What the task asks: State how many lines in the records hold the word "where", giving the number and no other text.

JSON records of objects
- - - - - - -
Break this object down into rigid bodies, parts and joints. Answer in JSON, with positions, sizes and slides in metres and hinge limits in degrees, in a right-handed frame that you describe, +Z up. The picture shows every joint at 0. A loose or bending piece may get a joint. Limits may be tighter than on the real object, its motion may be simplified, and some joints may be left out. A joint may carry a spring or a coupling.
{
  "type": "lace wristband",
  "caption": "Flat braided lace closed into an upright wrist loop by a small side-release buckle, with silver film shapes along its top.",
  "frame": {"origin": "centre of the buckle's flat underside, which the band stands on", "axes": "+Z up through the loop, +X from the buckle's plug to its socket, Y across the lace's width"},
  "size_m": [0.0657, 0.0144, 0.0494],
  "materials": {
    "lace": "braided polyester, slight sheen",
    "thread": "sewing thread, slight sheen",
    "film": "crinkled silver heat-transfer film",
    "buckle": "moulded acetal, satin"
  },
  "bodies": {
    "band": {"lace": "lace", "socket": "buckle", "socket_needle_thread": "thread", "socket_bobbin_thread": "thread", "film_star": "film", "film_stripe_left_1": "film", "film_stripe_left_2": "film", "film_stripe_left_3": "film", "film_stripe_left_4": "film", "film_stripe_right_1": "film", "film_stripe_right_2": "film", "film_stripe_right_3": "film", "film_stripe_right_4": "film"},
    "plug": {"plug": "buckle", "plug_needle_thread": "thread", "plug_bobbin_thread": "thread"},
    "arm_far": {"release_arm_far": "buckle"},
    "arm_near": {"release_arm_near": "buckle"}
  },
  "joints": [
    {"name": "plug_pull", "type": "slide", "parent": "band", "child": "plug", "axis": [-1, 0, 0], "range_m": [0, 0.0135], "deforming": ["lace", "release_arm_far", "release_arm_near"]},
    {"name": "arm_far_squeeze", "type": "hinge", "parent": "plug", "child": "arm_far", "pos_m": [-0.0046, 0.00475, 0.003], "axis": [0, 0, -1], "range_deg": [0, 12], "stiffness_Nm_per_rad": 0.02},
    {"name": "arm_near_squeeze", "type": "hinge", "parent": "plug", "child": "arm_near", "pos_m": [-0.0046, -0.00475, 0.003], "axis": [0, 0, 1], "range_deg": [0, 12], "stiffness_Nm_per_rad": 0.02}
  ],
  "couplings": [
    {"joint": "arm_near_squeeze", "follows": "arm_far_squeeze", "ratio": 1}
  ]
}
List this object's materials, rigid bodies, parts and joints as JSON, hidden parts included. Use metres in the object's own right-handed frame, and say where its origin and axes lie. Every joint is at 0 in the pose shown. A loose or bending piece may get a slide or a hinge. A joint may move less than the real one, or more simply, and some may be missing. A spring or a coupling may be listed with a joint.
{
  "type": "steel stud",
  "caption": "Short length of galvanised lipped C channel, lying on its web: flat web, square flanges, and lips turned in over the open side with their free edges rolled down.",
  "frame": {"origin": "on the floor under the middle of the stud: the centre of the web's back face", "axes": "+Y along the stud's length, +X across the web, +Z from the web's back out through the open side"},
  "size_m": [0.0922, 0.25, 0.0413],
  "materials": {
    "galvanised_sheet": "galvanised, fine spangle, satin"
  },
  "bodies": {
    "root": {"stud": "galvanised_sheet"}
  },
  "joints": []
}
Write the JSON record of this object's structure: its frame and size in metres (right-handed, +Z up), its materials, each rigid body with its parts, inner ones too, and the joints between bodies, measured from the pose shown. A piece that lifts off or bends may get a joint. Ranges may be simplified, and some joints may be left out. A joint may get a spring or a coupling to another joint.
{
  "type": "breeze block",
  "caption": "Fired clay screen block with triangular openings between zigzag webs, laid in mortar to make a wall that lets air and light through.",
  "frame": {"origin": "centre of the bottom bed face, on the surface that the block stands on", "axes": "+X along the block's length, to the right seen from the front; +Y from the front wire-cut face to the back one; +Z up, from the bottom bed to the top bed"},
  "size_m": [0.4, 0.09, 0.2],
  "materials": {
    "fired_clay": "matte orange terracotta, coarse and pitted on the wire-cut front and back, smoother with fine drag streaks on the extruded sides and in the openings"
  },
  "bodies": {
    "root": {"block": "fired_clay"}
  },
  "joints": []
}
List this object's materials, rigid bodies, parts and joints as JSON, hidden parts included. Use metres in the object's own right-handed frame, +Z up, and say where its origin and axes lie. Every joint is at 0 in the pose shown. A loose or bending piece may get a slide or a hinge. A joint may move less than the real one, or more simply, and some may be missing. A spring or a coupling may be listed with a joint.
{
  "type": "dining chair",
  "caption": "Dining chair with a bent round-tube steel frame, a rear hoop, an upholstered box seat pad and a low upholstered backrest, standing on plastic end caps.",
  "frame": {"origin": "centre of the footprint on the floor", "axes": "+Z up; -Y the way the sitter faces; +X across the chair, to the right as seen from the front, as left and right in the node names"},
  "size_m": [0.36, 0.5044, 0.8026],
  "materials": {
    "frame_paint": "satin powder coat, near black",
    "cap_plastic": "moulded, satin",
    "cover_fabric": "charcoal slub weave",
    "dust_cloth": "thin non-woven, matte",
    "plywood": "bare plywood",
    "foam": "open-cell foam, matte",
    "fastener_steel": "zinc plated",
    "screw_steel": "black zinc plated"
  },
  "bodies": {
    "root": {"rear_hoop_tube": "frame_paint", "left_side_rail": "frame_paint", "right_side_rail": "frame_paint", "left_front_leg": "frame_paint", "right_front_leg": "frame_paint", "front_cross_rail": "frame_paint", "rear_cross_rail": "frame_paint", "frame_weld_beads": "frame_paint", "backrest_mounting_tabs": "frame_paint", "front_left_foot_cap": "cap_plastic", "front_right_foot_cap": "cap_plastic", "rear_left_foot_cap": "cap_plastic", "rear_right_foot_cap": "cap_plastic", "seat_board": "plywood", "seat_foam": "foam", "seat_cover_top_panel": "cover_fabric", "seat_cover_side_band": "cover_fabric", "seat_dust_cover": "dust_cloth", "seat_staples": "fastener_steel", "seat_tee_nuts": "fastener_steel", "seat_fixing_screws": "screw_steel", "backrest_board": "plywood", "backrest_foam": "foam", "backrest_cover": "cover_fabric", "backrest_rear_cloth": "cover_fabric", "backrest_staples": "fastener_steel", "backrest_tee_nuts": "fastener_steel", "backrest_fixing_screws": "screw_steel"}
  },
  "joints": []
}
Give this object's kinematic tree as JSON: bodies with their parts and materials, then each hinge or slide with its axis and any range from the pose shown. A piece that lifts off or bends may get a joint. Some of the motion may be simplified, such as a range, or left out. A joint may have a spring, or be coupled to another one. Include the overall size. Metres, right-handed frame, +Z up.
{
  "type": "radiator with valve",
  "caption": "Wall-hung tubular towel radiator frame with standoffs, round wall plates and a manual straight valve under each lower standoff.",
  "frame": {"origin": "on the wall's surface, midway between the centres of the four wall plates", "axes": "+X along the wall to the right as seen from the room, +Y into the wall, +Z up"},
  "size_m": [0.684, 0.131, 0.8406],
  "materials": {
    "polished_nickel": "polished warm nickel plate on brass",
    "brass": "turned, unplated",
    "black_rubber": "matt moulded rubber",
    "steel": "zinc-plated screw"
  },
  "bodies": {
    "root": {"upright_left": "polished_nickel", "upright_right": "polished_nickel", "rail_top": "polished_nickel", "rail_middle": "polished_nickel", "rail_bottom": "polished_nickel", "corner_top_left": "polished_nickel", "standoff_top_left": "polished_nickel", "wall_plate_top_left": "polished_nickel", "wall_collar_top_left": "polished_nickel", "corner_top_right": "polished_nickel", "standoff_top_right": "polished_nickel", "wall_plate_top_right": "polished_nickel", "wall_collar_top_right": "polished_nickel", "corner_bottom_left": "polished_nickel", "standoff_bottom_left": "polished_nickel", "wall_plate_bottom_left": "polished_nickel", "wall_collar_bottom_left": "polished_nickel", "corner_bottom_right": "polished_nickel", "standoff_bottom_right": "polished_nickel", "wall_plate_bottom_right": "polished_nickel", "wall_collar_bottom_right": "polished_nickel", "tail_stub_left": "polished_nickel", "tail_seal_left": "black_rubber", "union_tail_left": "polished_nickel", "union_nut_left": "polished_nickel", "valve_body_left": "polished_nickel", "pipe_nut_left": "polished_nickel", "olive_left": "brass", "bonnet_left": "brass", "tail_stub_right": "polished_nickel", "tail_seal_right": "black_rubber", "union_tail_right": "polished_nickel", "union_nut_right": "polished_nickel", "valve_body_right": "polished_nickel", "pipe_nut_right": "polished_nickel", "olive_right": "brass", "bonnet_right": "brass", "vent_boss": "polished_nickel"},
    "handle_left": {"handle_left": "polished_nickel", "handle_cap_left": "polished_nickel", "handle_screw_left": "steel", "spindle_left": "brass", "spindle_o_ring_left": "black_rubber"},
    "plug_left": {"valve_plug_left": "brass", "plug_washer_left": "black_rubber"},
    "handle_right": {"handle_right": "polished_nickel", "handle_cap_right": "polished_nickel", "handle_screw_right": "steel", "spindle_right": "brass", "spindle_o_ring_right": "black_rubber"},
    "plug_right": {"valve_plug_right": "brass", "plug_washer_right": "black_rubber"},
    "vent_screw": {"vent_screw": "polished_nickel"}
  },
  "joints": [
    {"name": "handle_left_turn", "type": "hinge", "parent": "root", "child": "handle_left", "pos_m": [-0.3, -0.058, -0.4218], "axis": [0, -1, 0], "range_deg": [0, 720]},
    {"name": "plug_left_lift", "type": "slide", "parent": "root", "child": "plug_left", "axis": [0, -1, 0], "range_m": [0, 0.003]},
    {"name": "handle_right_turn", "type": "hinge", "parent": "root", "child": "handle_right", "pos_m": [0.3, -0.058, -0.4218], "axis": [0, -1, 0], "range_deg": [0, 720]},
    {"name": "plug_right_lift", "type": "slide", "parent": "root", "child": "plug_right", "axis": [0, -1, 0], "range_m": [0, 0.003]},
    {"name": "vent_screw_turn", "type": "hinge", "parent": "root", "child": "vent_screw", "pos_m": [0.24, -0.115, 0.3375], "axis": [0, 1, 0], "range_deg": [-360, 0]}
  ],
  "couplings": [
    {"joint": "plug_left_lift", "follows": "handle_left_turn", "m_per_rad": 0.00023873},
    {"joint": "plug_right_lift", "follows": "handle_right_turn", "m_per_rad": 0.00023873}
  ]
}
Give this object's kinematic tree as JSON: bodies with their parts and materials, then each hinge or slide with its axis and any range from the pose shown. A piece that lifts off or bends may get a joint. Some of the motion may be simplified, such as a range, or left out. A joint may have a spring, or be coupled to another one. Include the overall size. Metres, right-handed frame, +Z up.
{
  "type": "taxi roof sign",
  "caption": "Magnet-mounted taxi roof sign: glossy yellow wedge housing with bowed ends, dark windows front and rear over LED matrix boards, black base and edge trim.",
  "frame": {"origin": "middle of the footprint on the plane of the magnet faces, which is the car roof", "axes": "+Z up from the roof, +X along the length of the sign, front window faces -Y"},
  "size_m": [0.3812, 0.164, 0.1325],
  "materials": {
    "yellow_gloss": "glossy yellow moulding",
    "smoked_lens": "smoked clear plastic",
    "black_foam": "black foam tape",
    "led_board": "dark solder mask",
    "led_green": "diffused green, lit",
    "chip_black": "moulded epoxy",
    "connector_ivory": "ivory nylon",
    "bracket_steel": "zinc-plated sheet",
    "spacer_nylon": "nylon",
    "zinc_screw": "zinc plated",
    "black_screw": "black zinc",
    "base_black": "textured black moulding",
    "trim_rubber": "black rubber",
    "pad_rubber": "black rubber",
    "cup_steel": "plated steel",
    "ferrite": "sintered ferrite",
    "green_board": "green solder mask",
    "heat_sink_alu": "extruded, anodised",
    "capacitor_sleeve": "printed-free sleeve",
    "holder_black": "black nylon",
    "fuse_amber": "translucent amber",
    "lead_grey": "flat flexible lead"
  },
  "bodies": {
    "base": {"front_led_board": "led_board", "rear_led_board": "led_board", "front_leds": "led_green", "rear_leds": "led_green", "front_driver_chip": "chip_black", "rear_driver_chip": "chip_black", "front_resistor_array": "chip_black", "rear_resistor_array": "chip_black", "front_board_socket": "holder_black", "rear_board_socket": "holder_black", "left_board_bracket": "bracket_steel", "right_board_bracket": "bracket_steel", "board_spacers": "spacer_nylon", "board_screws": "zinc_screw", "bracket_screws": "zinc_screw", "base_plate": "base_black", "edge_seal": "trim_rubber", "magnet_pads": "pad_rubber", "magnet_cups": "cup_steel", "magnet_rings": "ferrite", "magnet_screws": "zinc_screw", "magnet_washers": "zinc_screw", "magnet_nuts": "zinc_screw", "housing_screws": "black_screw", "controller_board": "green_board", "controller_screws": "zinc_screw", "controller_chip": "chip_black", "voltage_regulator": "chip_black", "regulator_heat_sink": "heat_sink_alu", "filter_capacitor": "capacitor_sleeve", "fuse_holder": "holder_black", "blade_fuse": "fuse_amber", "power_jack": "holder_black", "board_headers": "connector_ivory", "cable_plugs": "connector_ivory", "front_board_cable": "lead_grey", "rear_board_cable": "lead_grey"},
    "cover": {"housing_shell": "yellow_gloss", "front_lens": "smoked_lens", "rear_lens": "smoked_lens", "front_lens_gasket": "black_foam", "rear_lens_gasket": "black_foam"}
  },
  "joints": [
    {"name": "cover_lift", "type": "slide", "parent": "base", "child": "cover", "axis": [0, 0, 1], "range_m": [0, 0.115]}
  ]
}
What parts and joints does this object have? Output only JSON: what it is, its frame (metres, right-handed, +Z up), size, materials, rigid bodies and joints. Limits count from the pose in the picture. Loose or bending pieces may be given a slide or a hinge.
- - - - - - -
Written answer: 2